* **INSTRUCTIONS FOR THE TASK**:
Begin with the line that contains "depsgraph = bpy.context.evaluated_depsgraph_get()" and end with the line that contains "cad_box = object_bounds()", transcribing exactly each line in that stretch and no other.

========================================================================

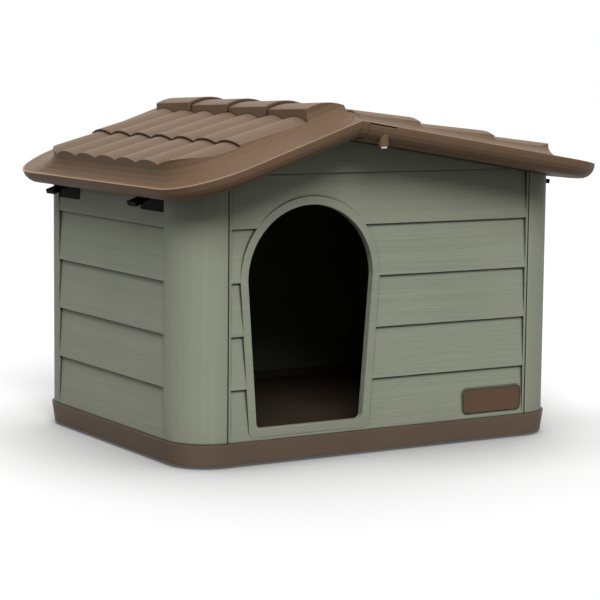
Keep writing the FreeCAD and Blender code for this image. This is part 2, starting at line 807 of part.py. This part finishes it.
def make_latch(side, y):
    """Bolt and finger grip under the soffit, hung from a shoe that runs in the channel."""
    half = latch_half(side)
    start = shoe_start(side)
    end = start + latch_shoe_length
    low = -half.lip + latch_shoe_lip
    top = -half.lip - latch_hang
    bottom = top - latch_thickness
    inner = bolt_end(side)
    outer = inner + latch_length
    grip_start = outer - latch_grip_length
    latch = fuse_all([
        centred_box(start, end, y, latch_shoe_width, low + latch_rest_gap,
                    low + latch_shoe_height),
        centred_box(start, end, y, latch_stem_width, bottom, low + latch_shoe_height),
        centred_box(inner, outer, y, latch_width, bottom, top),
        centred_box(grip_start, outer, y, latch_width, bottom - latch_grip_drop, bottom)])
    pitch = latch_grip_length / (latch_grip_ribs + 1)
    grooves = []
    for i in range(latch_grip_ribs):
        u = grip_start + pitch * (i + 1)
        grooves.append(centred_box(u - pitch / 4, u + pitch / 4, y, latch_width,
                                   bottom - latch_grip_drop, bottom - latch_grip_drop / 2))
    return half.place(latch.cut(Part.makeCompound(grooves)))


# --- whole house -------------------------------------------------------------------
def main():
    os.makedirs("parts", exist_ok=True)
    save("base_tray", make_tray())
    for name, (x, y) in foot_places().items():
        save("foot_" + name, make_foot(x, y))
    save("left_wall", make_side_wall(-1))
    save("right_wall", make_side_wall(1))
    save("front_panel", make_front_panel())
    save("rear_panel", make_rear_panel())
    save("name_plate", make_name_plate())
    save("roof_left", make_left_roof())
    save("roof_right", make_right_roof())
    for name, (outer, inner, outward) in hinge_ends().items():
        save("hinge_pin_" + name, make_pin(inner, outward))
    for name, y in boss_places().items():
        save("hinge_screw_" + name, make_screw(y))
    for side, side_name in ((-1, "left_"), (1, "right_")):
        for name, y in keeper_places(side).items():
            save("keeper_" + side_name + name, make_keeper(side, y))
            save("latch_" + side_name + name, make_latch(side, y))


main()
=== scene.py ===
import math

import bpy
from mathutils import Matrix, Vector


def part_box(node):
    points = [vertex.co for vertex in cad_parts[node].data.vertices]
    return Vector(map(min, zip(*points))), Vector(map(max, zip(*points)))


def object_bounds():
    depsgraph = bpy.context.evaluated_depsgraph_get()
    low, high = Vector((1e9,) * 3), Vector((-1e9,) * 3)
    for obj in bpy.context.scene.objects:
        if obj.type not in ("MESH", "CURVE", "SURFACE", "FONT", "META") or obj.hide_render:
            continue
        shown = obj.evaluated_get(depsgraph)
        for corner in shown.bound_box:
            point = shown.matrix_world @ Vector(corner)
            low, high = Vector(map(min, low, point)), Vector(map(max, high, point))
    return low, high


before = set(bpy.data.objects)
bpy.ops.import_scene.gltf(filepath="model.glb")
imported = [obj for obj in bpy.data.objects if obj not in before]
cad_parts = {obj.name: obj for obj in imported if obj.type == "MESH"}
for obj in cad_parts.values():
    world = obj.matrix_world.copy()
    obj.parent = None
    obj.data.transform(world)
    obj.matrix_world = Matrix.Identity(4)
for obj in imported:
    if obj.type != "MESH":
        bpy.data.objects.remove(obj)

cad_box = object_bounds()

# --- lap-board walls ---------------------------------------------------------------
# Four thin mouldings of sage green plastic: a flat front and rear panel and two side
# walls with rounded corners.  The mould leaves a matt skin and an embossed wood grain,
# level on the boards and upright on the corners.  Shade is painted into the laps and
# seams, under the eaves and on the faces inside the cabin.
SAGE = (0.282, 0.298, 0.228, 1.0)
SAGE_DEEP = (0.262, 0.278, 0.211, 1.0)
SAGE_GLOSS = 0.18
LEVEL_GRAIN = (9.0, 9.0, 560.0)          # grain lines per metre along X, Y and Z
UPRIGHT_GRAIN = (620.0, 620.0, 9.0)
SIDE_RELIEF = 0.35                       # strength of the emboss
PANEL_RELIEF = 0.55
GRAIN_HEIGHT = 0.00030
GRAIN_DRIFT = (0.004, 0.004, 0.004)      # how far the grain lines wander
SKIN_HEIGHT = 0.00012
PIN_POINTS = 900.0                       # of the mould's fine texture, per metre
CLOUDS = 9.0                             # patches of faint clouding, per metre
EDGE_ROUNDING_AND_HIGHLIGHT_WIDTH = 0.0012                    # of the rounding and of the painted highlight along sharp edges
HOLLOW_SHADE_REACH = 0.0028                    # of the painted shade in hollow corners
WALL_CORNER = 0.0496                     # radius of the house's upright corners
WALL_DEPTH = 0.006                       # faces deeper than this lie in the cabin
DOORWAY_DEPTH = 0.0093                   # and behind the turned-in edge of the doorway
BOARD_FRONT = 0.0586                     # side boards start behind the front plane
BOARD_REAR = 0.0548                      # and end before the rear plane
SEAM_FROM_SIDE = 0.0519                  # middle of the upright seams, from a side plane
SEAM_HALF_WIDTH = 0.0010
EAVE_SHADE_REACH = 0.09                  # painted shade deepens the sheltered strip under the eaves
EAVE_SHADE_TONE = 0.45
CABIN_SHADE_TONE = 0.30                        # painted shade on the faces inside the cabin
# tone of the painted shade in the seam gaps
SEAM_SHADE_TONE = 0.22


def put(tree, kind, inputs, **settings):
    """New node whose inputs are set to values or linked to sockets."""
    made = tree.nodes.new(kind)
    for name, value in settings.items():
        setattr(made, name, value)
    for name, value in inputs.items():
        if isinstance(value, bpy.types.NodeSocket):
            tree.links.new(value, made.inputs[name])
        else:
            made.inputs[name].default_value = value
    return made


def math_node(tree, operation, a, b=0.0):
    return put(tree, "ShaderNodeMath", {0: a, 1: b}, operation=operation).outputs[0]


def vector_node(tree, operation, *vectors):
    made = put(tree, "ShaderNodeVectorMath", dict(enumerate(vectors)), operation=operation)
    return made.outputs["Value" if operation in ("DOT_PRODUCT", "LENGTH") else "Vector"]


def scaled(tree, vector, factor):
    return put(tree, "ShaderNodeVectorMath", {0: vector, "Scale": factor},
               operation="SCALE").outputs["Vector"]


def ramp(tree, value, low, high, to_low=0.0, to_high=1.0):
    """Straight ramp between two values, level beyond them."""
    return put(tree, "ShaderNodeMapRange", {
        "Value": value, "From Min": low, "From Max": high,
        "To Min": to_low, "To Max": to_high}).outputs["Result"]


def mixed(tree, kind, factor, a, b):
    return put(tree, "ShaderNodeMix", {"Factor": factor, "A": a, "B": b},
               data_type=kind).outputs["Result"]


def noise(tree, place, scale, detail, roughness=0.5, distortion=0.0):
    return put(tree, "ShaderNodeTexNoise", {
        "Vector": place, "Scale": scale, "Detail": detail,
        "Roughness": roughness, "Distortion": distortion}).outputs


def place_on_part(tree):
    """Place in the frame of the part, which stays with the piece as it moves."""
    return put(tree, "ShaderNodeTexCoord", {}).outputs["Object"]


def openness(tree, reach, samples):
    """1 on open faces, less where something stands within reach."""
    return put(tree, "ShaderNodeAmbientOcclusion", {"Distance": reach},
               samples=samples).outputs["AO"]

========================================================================

* **OUTPUT**:
    depsgraph = bpy.context.evaluated_depsgraph_get()
    low, high = Vector((1e9,) * 3), Vector((-1e9,) * 3)
    for obj in bpy.context.scene.objects:
        if obj.type not in ("MESH", "CURVE", "SURFACE", "FONT", "META") or obj.hide_render:
            continue
        shown = obj.evaluated_get(depsgraph)
        for corner in shown.bound_box:
            point = shown.matrix_world @ Vector(corner)
            low, high = Vector(map(min, low, point)), Vector(map(max, high, point))
    return low, high


before = set(bpy.data.objects)
bpy.ops.import_scene.gltf(filepath="model.glb")
imported = [obj for obj in bpy.data.objects if obj not in before]
cad_parts = {obj.name: obj for obj in imported if obj.type == "MESH"}
for obj in cad_parts.values():
    world = obj.matrix_world.copy()
    obj.parent = None
    obj.data.transform(world)
    obj.matrix_world = Matrix.Identity(4)
for obj in imported:
    if obj.type != "MESH":
        bpy.data.objects.remove(obj)

cad_box = object_bounds()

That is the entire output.